The People and Nature survey interim indicators went through an Office for Statistics Regulation rapid review in June 2020 and comments on our approach to quality assurance were as follows:  ‘The quality assurance process is proportionate and robust. Your team works closely with the contractor that runs the survey to check and validate the data. External stakeholders peer reviewed the bulletin, which allowed you to gather feedback on the indicators themselves as well as suggestions for improving your quality assurance process.’

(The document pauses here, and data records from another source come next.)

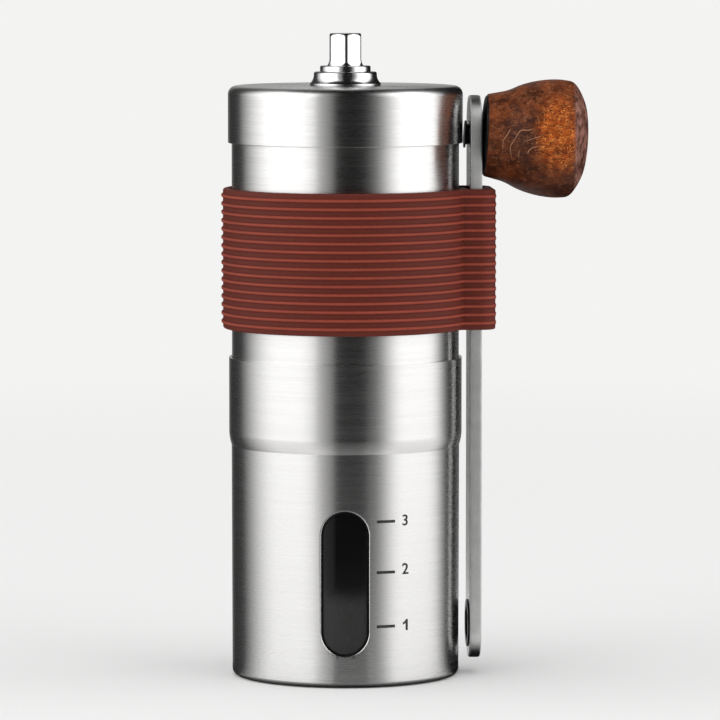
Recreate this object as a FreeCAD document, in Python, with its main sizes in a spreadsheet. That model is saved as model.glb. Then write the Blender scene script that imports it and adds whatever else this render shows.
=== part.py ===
import FreeCAD, Part
import math
import os
import re
import Sketcher

# A slim hand coffee grinder. It stands on the base of its cup, with +Z up and the origin in the middle of
# the base. The front, with the cup's window, faces -Y. The crank is stowed beside the tube, near +X.

# Every driving size, in millimetres, degrees or counts
SIZES = {
    # upper tube
    "tube_diameter": 46.5,
    "tube_wall": 0.5,
    "tube_length": 68.0,
    "fit_gap": 0.05,
    "running_gap": 0.05,
    # cup: a thin steel sleeve, widened at its mouth, and the jar inside it
    "cup_wall": 0.5,
    "cup_floor": 0.6,
    "cup_base_round": 1.2,
    "cup_flare": 0.1,
    "mouth_gap": 0.1,
    "mouth_drop": 0.2,
    "mouth_depth": 15.1,
    "step_rise": 2.9,
    "window_width": 9.8,
    "window_bottom": 6.5,
    "window_length": 29.4,
    "jar_gap": 0.1,
    "jar_height": 49.9,
    "jar_wall": 1.2,
    "jar_floor": 1.6,
    "jar_round": 2.0,
    "jar_foot_round": 1.0,
    "jar_rim_height": 1.0,
    "jar_rim_gap": 0.2,
    # lid and its bushing
    "lid_gap": 0.15,
    "lid_seat_gap": 0.1,
    "lid_wall": 0.6,
    "lid_height": 11.6,
    "lid_round": 1.7,
    "bushing_bore_gap": 0.1,
    "bushing_neck_wall": 1.75,
    "bushing_neck_drop": 1.4,
    "bushing_barrel_wall": 2.7,
    "bushing_barrel_height": 2.0,
    "bushing_foot_overlap": 0.25,
    "bushing_flange_overlap": 0.95,
    "bushing_flange_height": 0.9,
    "bushing_flange_bevel": 0.22,
    "bushing_step_wall": 1.42,
    "bushing_step_height": 1.2,
    "push_nut_overlap": 2.1,
    "push_nut_height": 0.9,
    # shaft
    "shaft_diameter": 7.3,
    "spindle_step": 0.65,
    "spindle_flat_depth": 0.7,
    "spindle_flat_spare": 1.7,
    "shaft_tail": 1.6,
    "shaft_tail_chamfer": 0.5,
    "drive_flat_depth": 0.45,
    "drive_height": 6.6,
    "drive_runout": 2.0,
    "drive_runout_height": 1.3,
    "drive_chamfer_width": 0.5,
    "drive_chamfer_height": 1.0,
    # bearing bridge near the top of the tube
    "bridge_drop": 7.5,
    "bridge_height": 6.0,
    "bridge_rim": 1.5,
    "bridge_arm_width": 3.0,
    "bridge_arm_height": 4.5,
    "bridge_hub_wall": 1.8,
    "bush_wall": 1.5,
    "bush_flange_height": 1.0,
    "bush_flange_overlap": 1.3,
    # burr housing in the lower end of the tube
    "housing_lip": 1.0,
    "housing_skirt": 0.6,
    "burr_recess": 3.8,
    "throat_lip": 0.7,
    "throat_setback": 0.2,
    "funnel_height": 8.0,
    "funnel_rim": 1.1,
    "hub_lift": 3.2,
    "hub_wall": 1.6,
    "hub_height": 6.5,
    "housing_arm_width": 2.6,
    "housing_arm_height": 4.5,
    "thrust_washer_height": 0.8,
    "thrust_washer_inset": 0.3,
    "spring_seat_height": 0.6,
    "spring_seat_overlap": 0.4,
    # burrs
    "burr_step": 3.3,
    "ring_burr_height": 13.0,
    "ring_burr_wall": 2.2,
    "ring_burr_crown": 6.4,
    "burr_slope": 19.5,
    "fine_height": 6.7,
    "grind_gap": 0.3,
    "cone_drop": 0.3,
    "cone_height": 15.0,
    "cone_top_wall": 2.0,
    "cone_web": 1.2,
    "cone_web_gap": 0.4,
    "fine_teeth": 30,
    "fine_tooth_depth": 0.8,
    "fine_tooth_width": 3.2,
    "feed_teeth": 6,
    "ring_feed_depth": 2.2,
    "cone_feed_depth": 1.1,
    "feed_tooth_width": 7.0,
    "tooth_skew": 22.0,
    "retaining_ring_height": 1.5,
    "retaining_ring_setback": 0.4,
    "screw_head_diameter": 3.2,
    "screw_head_height": 1.2,
    "screw_diameter": 2.0,
    "screw_length": 6.5,
    "screw_slot": 0.5,
    "screw_count": 3,
    # carrier, click plate, adjuster and spring around the spindle
    "carrier_hub_wall": 3.85,
    "carrier_hub_height": 6.0,
    "carrier_hub_headroom": 0.3,
    "carrier_flange_overlap": 1.65,
    "carrier_flange_height": 1.8,
    "key_width": 4.0,
    "key_inset": 0.3,
    "key_height": 1.5,
    "key_gap": 0.1,
    "click_plate_height": 0.5,
    "click_plate_inset": 0.3,
    "click_bump_diameter": 1.2,
    "click_bump_height": 0.35,
    "click_bump_inset": 1.4,
    "click_bump_count": 3,
    "click_track_width": 2.0,
    "click_track_depth": 0.6,
    "adjuster_rim": 2.7,
    "adjuster_height": 6.2,
    "adjuster_chamfer": 0.6,
    "adjuster_lobes": 8,
    "lobe_groove_diameter": 5.2,
    "lobe_groove_depth": 1.2,
    "insert_wall": 1.9,
    "spring_wire": 0.8,
    "spring_inner_gap": 0.6,
    "spring_outer_gap": 0.8,
    "spring_turns": 5,
    "spring_end_closing": 0.2,
    # grip band
    "band_start": 19.9,
    "band_to_lid": 9.3,
    "band_thickness": 1.75,
    "band_margin": 1.4,
    "rib_count": 16,
    "rib_rise": 0.38,
    "rib_crest": 0.4,
    "rib_foot": 0.95,
    "rib_sink": 0.1,
    "slot_gap": 0.3,
    "pocket_wall": 2.4,
    "pocket_flank": 3.0,
    "pocket_round": 3.2,
    # crank arm and its drive socket
    "crank_turn": 3.2,
    "arm_standoff": 2.0,
    "arm_thickness": 2.4,
    "arm_width": 12.0,
    "arm_foot": 3.1,
    "arm_edge": 0.25,
    "socket_inset": 7.1,
    "socket_wall": 1.2,
    "socket_boss": 0.3,
    "socket_gap": 0.1,
    "knob_inset": 8.15,
    # knob and its pin
    "knob_over_band": 10.8,
    "knob_droop": 3.0,
    "knob_stand": 0.7,
    "pin_diameter": 4.2,
    "pin_lid_gap": 0.35,
    "pin_head_height": 0.3,
    "pin_head_overlap": 0.7,
    "pin_shoulder_gap": 0.25,
    "pin_shoulder_height": 0.3,
    "pin_shoulder_overlap": 1.5,
    "pin_length": 13.4,
    "pin_tail": 0.8,
    "pin_groove_depth": 0.5,
    "clip_height": 0.6,
    "clip_play": 0.1,
    "clip_overlap": 1.1,
    "clip_mouth": 2.4,
    "knob_cap_height": 0.35,
    "knob_cap_inset": 0.3,
    "knob_bush_wall": 1.55,
    "knob_bush_play": 0.2,
    "knob_end_room": 1.6,
    "knob_base_diameter": 16.8,
    "knob_neck_length": 4.4,
    "knob_neck_flare": 1.0,
    "knob_belly_length": 12.8,
    "knob_belly_swell": 2.48,
    "knob_belly_round": 21.0,
    "knob_rim_height": 0.8,
    "knob_rim_inset": 0.6,
    "knob_rim_round": 1.3,
    "knob_bevel_height": 2.4,
    "knob_bevel_inset": 4.85,
    "knob_bevel_round": 13.0,
    "knob_dome_height": 0.6,
}

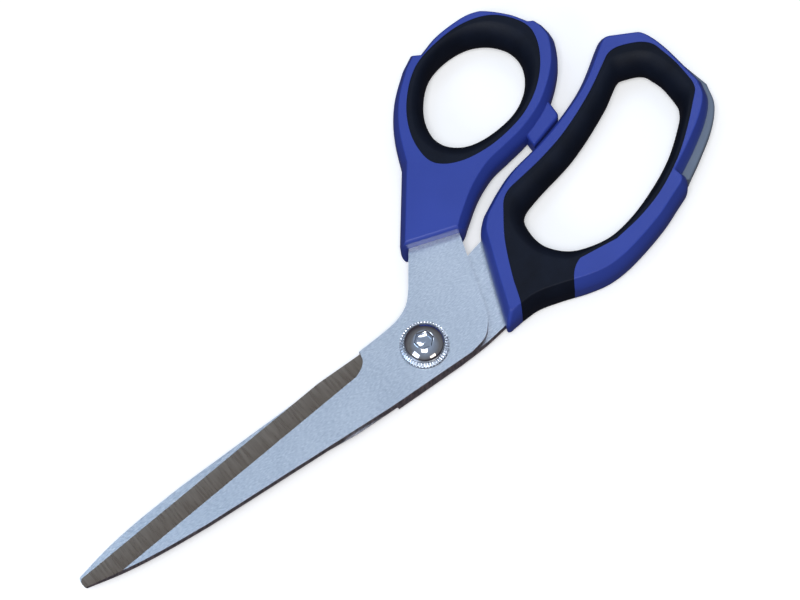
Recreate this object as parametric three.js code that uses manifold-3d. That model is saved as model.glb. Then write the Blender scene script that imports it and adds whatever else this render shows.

We have further reviewed Natural England’s quality assurance process and put extra measures in place to check no fields included in datasets for publication directly or indirectly reveal a full postcode. This will be added as standard to our QA process for the People and Nature Survey (detailed here) and we will ensure Kantar updates their own QA procedure to this effect. Natural England’s Lead Official for Statistics will conduct additional final QA on special category data prior to final sign off. This issue, and all subsequent steps and corrective actions, will be detailed in the publication of our next technical report in December 2020. A note will also be added to the relevant GOV.UK page informing users to remove any adult survey respondent data downloaded before 21 October 2020.

We are also exploring the possibility of releasing datasets to users on a registration only basis in order to better handle sensitive fields and improve our ability to track users.